The principle of party autonomy is the backbone of arbitration. The freedom to choose the seat of arbitration is another key aspect of that principle.
This article examines only one facet of this: whether two or more domestic parties can choose a foreign seat of arbitration in India and a few other jurisdictions.
Position in India
India, until recently, has had a conflicting position of law, though with a late favorable inclination. However, the Supreme Court in PASL Wind Solutions Private Limited v GE Power Conversion India Pvt Ltd on 20 April 2021 expressly settled that “nothing stands in the way” of the two Indian parties choosing a foreign seat of arbitration (paragraphs 52 and 71).

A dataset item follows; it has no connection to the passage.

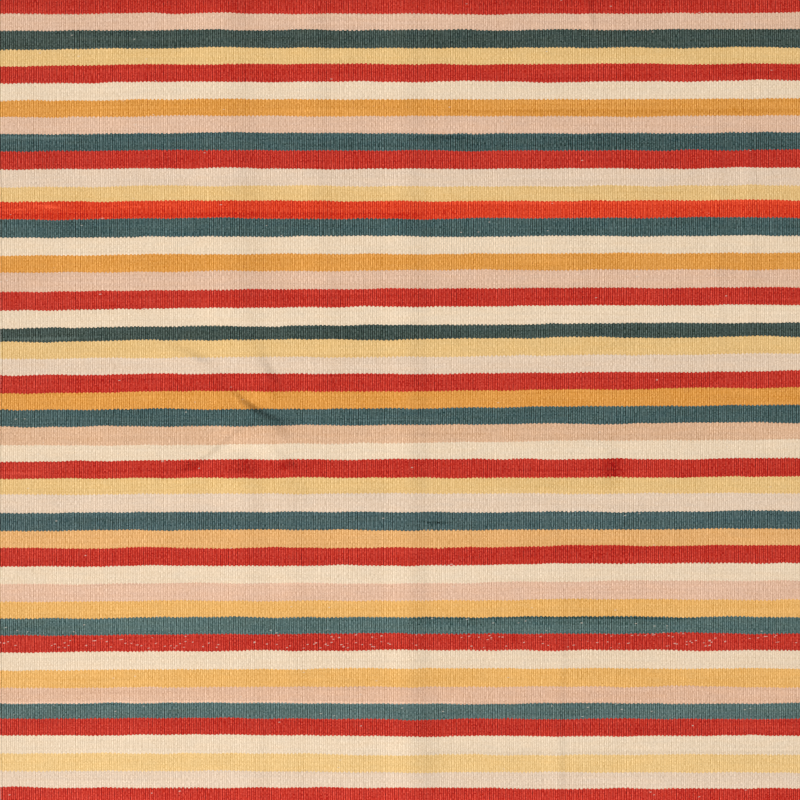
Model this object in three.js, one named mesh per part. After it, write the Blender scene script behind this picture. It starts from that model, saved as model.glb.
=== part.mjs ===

Before this decision, such autonomy was principally understood to allow the Indian parties to circumvent Indian substantive law mandated by section 28(1)(a) of the Indian Arbitration Act and to contravene Indian public policy in terms of section 23 and section 28 of the Indian Contract Act, 1872.
The court held that section 28(1)(a) of the Indian Arbitration Act applies only when the seat of arbitration is in India (paragraphs 52 and 54) and, secondly, that there is nothing in contravention of public policy in two domestic parties choosing a foreign seat and substantive law (paragraphs 52 and 59).
Position in other countries
The UNCITRAL Model Law on International Commercial Arbitration, 1985, allows parties to choose any seat of arbitration and substantive law regardless of their nationality. Supplementing it, the Convention on the Recognition and Enforcement of Foreign Arbitral Awards, 1961, is territory-centric and not person- or nationality-centric.
Due to their adoption by different national jurisdictions, two domestic parties across nearly all jurisdictions can choose a foreign seat and foreign substantive law. For example, sections 20 and 28, and schedule II of the Singapore Arbitration Act, 1995, adopts the words of the model law and the convention. Similarly, section 3(a) and section 46 of the English Arbitration Act, 1996, expressly recognises the complete autonomy of the parties in choosing the seat of arbitration and substantive law.
Talking of limited exceptions, section 202 of the US Federal Arbitration Act, 1947, excludes an arbitration agreement or award from the scope of the convention where a dispute involves two domestic parties and no foreign element. Similarly, China mandates the presence of foreign-related elements, though lately, this has been liberally construed.
India, like England and Singapore, is a model and convention law country. With the PASL decision India has recognised the complete autonomy of parties in choice of arbitral seat, which is indicative of India’s pro-arbitration approach.
However, parties agreeing to arbitrate outside India should not lose sight of several factors. First, in the PASL case, GE Power was 99% owned by a French company. Thus, the dispute had a foreign element. Second, GE Power did a volte-face after successfully defending the application of PASL and challenging the choice of a foreign seat by the two domestic parties before the arbitral tribunal.
Third, the bargaining position of the opposite party will now play a critical role in determining the validity of arbitral clauses, particularly where a clause designating the seat is part of a standard form of contract. Fourth, complete autonomy clashes with India’s ambition to become an arbitration hub. Lastly, given that conflict of law rules are uncodified, this may be a new ground for intervention by Indian courts.
It will be interesting to see how arbitration-friendly jurisdictions like Singapore benefit from the PASL judgment. It has also to be seen whether India mandates foreign-related elements like the US and China or continues to recognise the choice of a foreign seat by two domestic parties in the present wholesome form.